I could not sleep, I was shadowed for the next week, then told I could go home after another week, this was to make sure the adopters were happy with MY baby.
HOW BLOODY CRUEL IS THAT. That week, weak though, I am, their policy to keep me busy, then I would not think about recent events. You see to them we were these teenage girls with no feelings no soul, and our babies being taken from us, we would get over it, get on with life, just at the drop of a hat, as if we were programmed to be like a block of ice.
I had to wash down walls, and paintwork throughout the officer’ quarters, and I can tell you, every moment I could hear my baby cry, I new all his little idiosyncrasy’s I could feel him, smell him, and throughout the separated years, my nightmares were my baby standing up in the cot, his arms outstretched for me to pick him up, and when I reach for him, he disappears, they are as vivid today as they were 44 years ago.
This is Scotland and the U.K. 44 years ago, a heartless place for unmarried mothers,
— he so called Church has failed us miserably, yet they made great profit from selling our babies, when I look at the story of David and Bathsheba, I look at the woman
taken in adultery, I look at the two mothers before King Solomon, and I read Psalm 51, and Psalm147 verse 3, (I will heal your broken heart, and bind up your wounded soul) I see what true forgiveness, and what real caring is, in these verses.

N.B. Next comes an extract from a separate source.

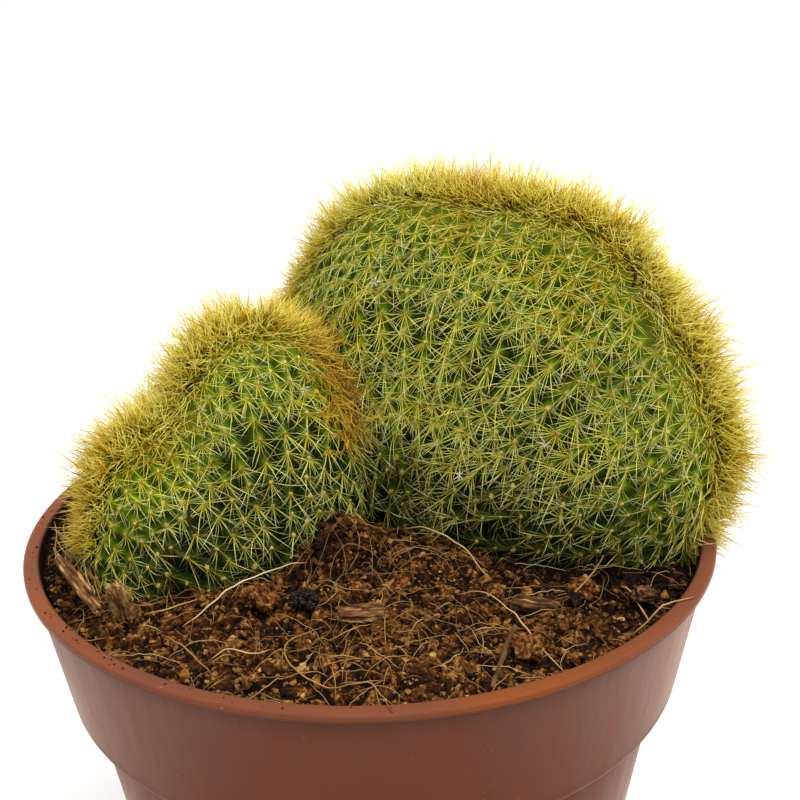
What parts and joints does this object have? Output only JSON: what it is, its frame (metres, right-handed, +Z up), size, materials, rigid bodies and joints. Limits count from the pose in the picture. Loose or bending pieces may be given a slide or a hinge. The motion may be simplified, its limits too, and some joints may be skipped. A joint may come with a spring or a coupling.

I return home, to be told by my mother, “Don’t unpack your suitcase, you will be off in a day or so. YOU CAN NEVER LIVE AT HOME EVER AGAIN.” “You make your own way in life now, go as far away from here as possible, you take this secret to the grave, YOU NEVER TELL A LIVING SOUL ABOUT THIS.”
I am beyond pain now, beyond feeling, death would be such a comfort, my father walks with me to the bus station, I head for the first bus to Glasgow, I am there within five hours, I end up in a woman’ hostel, Is this really happening, all this punishment, because I fell in love? All because i fell in love. How can this be, how could no one take me and my baby? Where were our legal rights? Where was our welfare rights? Where was our human rights? Never once did i see a solicitor, who would tell me what my entitlements were.
Never in the history of the human race, has a act as cruel as adoption, been truly scrutinized, adoption, to me is the worst transaction in the history of the human race, and it should be banished to the annuls of history.
Suicidal, sacked from my first two jobs in Glasgow, for crying at work, I locked myself away in my room in the hostel, I attended the doctors for stomach pains, he told me I was wound up like a cork screw, and gave me antidepressants, I suffered all my life with ulcers, and now have a cluster of polyps, also severe IBS, and nervous anxiety, with a few real anxiety attacks, i become anorexic, lost quite a bit of weight, but am brought back from that dark abyss. Mogadon and Valium have become my friends to help me make it thru, another day.
The doctors don’t want to know. PTSD is eternal with mothers of loss to adoption. But here in Scotland there is no help for mothers unless you pay to go private.
I live daily with A LIVING BEREAVMENT, it truly is a bottomless abyss of sorrow.